On the other hand, the harm to consumers was economic and
not physical. On the other other hand: “Class members based reasonable hopes on
Joint Juice’s promises. And while Premier may not have targeted people with
financial vulnerability, it did target people suffering from joint issues
seeking relief. Taken with Premier’s culpability, these economic and intangible
harms again lead to a mixed result on Premier’s overall reprehensibility.”
As noted above, there weren’t really comparable cases. So,
on balance, the Six Mexican Workers factors “support the conclusion
there is a due process issue with Montera’s $83 million requested award.”
(Which factors favored Premier?)
So, how to go about reducing the award? Measuring by actual
damages had no real justification:
Wakefield’s warning against
overstepping the role of the judiciary looms large at this stage.

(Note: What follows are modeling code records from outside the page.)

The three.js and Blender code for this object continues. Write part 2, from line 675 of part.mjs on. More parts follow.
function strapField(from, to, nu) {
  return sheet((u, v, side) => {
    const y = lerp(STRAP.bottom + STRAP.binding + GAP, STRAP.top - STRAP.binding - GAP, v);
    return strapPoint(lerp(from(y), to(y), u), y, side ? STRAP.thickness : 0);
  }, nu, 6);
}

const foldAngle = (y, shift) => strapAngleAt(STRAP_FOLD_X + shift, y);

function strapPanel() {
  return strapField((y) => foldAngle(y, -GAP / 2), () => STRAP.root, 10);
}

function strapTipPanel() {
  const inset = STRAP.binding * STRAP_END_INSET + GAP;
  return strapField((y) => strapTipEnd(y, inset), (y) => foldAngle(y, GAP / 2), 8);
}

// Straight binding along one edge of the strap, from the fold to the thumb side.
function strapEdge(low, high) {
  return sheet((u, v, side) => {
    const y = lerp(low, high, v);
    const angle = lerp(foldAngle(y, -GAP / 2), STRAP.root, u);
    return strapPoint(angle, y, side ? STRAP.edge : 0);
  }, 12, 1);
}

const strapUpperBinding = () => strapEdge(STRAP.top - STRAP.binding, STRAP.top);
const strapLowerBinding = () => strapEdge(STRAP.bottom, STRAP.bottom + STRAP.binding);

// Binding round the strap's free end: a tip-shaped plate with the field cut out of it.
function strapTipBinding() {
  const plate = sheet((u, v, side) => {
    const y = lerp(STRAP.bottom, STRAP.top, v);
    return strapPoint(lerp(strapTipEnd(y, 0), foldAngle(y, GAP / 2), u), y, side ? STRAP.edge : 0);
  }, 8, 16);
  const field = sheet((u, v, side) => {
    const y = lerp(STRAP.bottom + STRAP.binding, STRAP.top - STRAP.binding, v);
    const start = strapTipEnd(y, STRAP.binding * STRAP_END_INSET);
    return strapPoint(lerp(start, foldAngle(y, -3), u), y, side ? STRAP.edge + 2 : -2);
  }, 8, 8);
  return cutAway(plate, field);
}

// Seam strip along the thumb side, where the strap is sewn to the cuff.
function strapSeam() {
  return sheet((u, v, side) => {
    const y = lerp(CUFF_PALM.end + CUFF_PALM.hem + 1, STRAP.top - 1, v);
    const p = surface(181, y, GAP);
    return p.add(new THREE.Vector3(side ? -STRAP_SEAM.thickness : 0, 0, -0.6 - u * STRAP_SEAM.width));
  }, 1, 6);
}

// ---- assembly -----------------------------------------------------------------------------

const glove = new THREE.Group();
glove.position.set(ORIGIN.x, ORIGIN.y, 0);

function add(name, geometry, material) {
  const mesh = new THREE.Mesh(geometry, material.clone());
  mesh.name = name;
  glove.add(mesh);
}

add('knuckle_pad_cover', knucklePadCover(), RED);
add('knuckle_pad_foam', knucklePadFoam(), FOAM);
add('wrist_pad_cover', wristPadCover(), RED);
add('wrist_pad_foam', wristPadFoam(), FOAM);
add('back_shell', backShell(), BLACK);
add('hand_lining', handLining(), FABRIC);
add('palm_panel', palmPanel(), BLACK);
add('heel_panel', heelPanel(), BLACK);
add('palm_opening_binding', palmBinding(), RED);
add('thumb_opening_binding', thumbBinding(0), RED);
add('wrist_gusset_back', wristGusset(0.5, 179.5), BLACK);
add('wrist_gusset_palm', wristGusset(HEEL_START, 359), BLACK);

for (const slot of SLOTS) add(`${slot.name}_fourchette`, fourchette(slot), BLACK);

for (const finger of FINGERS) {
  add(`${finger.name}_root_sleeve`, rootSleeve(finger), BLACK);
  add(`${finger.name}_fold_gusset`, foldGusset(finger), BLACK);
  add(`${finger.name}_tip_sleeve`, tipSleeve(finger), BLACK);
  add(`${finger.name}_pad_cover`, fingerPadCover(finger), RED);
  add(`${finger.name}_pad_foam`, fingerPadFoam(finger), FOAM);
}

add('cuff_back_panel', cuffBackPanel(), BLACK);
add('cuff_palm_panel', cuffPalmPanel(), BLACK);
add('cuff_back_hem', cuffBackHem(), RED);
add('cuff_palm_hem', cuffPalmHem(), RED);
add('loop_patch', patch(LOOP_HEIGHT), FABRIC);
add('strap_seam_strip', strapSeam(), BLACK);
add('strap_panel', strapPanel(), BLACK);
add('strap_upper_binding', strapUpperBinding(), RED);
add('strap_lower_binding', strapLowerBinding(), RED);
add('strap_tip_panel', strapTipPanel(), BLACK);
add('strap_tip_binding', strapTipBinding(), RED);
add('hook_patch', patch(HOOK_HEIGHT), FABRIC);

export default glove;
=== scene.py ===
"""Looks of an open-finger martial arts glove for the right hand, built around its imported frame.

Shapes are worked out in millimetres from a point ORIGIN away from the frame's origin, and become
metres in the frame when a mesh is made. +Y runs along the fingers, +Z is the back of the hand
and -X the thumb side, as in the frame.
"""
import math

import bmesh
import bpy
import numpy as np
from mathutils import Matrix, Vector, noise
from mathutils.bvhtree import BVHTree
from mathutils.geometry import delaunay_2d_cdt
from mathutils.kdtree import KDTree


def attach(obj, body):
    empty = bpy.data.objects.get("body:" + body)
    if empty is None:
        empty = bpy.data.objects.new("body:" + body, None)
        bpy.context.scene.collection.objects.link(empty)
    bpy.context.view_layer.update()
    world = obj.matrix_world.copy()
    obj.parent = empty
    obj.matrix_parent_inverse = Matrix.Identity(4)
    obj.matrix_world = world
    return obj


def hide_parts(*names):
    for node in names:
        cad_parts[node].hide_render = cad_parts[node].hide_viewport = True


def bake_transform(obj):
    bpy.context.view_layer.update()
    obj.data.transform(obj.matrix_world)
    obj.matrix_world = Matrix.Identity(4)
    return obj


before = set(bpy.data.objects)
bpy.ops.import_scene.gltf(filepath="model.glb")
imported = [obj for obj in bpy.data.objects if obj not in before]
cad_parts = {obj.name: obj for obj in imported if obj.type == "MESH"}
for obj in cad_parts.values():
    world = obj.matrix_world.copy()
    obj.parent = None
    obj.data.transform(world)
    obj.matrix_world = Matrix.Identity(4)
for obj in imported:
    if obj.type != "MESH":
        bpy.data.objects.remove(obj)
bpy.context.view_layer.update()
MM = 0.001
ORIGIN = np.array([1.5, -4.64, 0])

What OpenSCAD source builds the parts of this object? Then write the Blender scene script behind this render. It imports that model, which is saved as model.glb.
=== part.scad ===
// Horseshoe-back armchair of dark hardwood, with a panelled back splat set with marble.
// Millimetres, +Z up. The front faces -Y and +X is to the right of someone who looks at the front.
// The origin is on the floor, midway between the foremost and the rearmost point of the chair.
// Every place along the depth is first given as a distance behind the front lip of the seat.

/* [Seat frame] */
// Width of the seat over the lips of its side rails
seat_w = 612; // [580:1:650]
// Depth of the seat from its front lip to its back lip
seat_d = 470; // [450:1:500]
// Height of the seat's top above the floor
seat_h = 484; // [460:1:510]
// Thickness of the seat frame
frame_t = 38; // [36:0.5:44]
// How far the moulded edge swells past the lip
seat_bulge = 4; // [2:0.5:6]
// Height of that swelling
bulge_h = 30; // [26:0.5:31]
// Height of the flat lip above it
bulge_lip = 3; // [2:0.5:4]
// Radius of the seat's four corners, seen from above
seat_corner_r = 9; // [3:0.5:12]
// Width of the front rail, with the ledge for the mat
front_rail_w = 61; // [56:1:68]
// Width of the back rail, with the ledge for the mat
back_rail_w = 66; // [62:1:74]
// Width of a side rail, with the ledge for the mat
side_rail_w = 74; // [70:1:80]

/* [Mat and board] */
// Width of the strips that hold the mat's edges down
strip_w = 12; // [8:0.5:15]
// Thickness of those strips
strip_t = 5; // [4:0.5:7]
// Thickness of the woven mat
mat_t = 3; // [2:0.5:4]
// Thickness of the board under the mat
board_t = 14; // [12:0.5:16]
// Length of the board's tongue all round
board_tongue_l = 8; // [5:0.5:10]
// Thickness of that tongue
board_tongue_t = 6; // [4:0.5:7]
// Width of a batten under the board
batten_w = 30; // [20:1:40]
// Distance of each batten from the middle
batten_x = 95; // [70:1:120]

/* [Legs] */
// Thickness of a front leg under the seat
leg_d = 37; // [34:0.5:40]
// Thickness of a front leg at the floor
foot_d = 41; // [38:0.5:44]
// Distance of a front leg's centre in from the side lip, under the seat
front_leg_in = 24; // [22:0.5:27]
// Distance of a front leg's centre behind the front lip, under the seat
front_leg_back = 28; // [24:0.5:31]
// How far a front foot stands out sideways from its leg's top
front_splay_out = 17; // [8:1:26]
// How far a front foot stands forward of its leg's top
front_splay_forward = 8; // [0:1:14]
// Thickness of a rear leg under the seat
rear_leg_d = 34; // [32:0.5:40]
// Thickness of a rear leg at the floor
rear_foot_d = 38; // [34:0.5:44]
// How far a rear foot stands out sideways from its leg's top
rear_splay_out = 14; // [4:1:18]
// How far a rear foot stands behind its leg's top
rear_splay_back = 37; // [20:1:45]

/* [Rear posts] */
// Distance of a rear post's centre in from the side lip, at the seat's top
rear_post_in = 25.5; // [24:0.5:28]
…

When a
legislature codifies minimum damages in statutory text, courts “are constrained
by a statute’s language and interpret statutes with awareness that [the
legislature] could have enacted limits as to damages, including in large class
action litigation, provided discretion to courts to award damages within a
given range, or limited liability in any number of ways.”
So, the court chose the clear minimum set by § 349 alone, or
$50 per violation. That “more closely hews to the compensatory, deterrence, and
punitive goals of the statutes.” It was compensatory, and enough to deter.